When we look at the process, it was absolutely flawed from day one, and I am not making this up. This is factual. I am telling the House right now that the way I am saying this process happened is actual fact.
Today we received the results of the actual plebiscite on barley. It is very interesting that the Minister of Agriculture held a big press conference this morning and said that when we add up the people who wanted an option of the private sector and perhaps the Wheat Board and people who did not want it, the percentage adds up to 62%. He said that we have a majority and it is a strong majority.

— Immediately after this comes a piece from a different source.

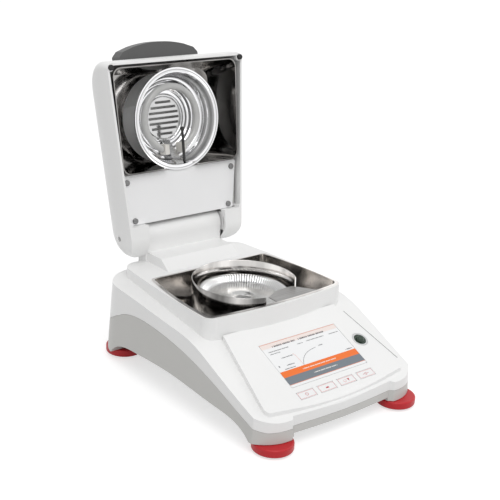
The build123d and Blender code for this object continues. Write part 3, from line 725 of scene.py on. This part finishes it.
class ANALYZER_OT_vial(bpy.types.Operator):
    """Finish the level vial and build its ring and bubble"""
    bl_idname = "analyzer.vial"
    bl_label = "Level vial"

    def execute(self, context):
        place = node_spot("vial_bezel", panel_turn)[0]
        dress(moulded_plastic("bezel_moulding", (0.66, 0.67, 0.67), roughness=0.25), "vial_bezel")
        liquid = moulded_plastic("vial_liquid", (0.018, 0.040, 0.024), roughness=0.06, grain=0.0)
        dress(liquid, "level_vial")
        # Radius and height of each corner, from the middle of the bezel's face
        ring_profile = [(3.0 * MM, -1.5 * MM), (3.3 * MM, -1.5 * MM), (3.3 * MM, -1.35 * MM),
                        (3.0 * MM, -1.35 * MM)]
        bubble_profile = [(axis_radius, -1.2 * MM), (1.2 * MM, -1.25 * MM), (2.0 * MM, -1.6 * MM),
                          (axis_radius, -1.8 * MM)]
        ring = revolved("vial_ring", ring_profile, 48, place, printed_ink("ring_ink", (0.01, 0.01, 0.01)))
        bubble = revolved("vial_bubble", bubble_profile, 32, place,
                          frosted_quartz("bubble_glass", (0.50, 0.56, 0.50)))
        vial = join("vial_marks", [ring, bubble])
        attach(vial, base_body)
        return {"FINISHED"}


class ANALYZER_OT_lamp(bpy.types.Operator):
    """Finish the lamp, the lid's inside and the bare metal of the hinge and weighing cell"""
    bl_idname = "analyzer.lamp"
    bl_label = "Lamp and lid inside"

    def execute(self, context):
        steel = tuple(context.scene.analyzer_finish.steel)
        # Painted dark reflection: the lining's steel is set at half its tone, on top of the painted
        # reflection bands.
        cavity = polished_steel("cavity_steel_dark_reflection", shade_of(steel, 0.5), roughness=0.1, reflection_stretch=(22, 22, 8),
                                depth=0.8)
        dress(cavity, "cavity_lining")
        low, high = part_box("hub_cap")
        bowl_axis = Matrix.Translation((low + high) / 2) @ lid_turn
        bowl = spun_metal("bowl_metal", (0.80, 0.80, 0.81), roughness=0.08, axis=bowl_axis,
                          pitch=4.2 * MM, depth=0.5)
        dress(bowl, "reflector")
        hub = polished_steel("hub_metal", (0.72, 0.72, 0.72), roughness=0.12, reflection_stretch=(10, 10, 10), depth=0.2)
        dress(hub, "hub_cap")
        cover = moulded_plastic("cover_sheet", (0.88, 0.88, 0.885), roughness=0.3, grain=0.03, spread=0.02)
        dress(cover, "cover_plate")
        dress(brushed_metal("dark_screws", (0.22, 0.22, 0.22), roughness=0.35), "cover_plate_screws")
        fastener = brushed_metal("bright_fasteners", (0.6, 0.6, 0.6), roughness=0.25)
        dress(fastener, "lamp_bracket", "hinge_pins", "load_cell", "cell_bracket")
        dress(frosted_quartz("lamp_quartz", (0.50, 0.50, 0.49)), "ring_lamp")
        ceramic = moulded_plastic("lamp_ceramic", (0.72, 0.70, 0.66), roughness=0.7, grain=0.3)
        dress(ceramic, "lamp_holders")
        sensor = moulded_plastic("sensor_black", (0.012, 0.012, 0.012), roughness=0.4)
        dress(sensor, "temperature_sensor")
        return {"FINISHED"}


class ANALYZER_OT_electronics(bpy.types.Operator):
    """Finish the boards, the display module and the rear sockets"""
    bl_idname = "analyzer.electronics"
    bl_label = "Boards and sockets"

    def execute(self, context):
        board = moulded_plastic("board_mask", (0.01, 0.10, 0.035), roughness=0.35, grain=0.2, spread=0.2)
        dress(board, "main_board", "power_supply")
        black = moulded_plastic("black_moulding", (0.02, 0.02, 0.021), roughness=0.35)
        dress(black, "display_module", "power_inlet")
        shell = brushed_metal("socket_shell", (0.55, 0.55, 0.54), roughness=0.3)
        dress(shell, "serial_port", "usb_device_port", "usb_host_port")
        return {"FINISHED"}


class ANALYZER_PT_panel(bpy.types.Panel):
    bl_label = "Moisture analyzer"
    bl_idname = "ANALYZER_PT_panel"
    bl_space_type = "VIEW_3D"
    bl_region_type = "UI"
    bl_category = "Analyzer"

    def draw(self, context):
        for operator in operators:
            self.layout.operator(operator.bl_idname)
        for group_name in groups:
            group = getattr(context.scene, group_name)
            for name in group.__annotations__:
                self.layout.prop(group, name)


operators = (ANALYZER_OT_stage, ANALYZER_OT_housings, ANALYZER_OT_chamber, ANALYZER_OT_screen,
             ANALYZER_OT_vial, ANALYZER_OT_lamp, ANALYZER_OT_electronics)
groups = {"analyzer_finish": AnalyzerFinish, "analyzer_pan": AnalyzerPan, "analyzer_stage": AnalyzerStage}


def register():
    for group in groups.values():
        bpy.utils.register_class(group)
    for operator in operators:
        bpy.utils.register_class(operator)
    bpy.utils.register_class(ANALYZER_PT_panel)
    for name, group in groups.items():
        setattr(bpy.types.Scene, name, PointerProperty(type=group))


def unregister():
    for name in groups:
        delattr(bpy.types.Scene, name)
    bpy.utils.unregister_class(ANALYZER_PT_panel)
    for operator in reversed(operators):
        bpy.utils.unregister_class(operator)
    for group in reversed(list(groups.values())):
        bpy.utils.unregister_class(group)


def main():
    register()
    bpy.ops.analyzer.stage()
    bpy.ops.analyzer.housings()
    bpy.ops.analyzer.chamber()
    bpy.ops.analyzer.screen()
    bpy.ops.analyzer.vial()
    bpy.ops.analyzer.lamp()
    bpy.ops.analyzer.electronics()


if __name__ == "__main__":
    main()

If that logic holds, it seems to me that if we take just the opposite, if we take the people who wanted to retain the single desk and people who wanted an option, although we know that is absolutely fraudulent because the option was not a possibility according to every expert that we spoke to and also according to the group that was put together by the minister, but if we put those two numbers together we are looking at 86.2%. If the logic holds for one it must hold for the other.
What is left is that actually 13.8% of the people would like to no longer have a Wheat Board at all. Those are the numbers we are actually working with.
I would just like to comment in French, because it is important.
In my opinion, when barley and wheat were split up, that was also dishonest. In my opinion, that should not have been done. There are two main markets: the first is barley for malt production, the second is feed barley. In Canada, a great deal more barley is sold on the feed barley market. I feel that giving farmers the option of selling barley to the private sector or to the Canada Wheat Board was a false option. In fact, it did not exist. I am extremely disappointed with what happened throughout this entire process.
Colleagues on the other side of the House speak of respect. I insist on stating that for the entire process, at every step of the way, there was a lack of respect. In my opinion, we should set the whole process aside and ask producers a very clear, concise question and start all over again.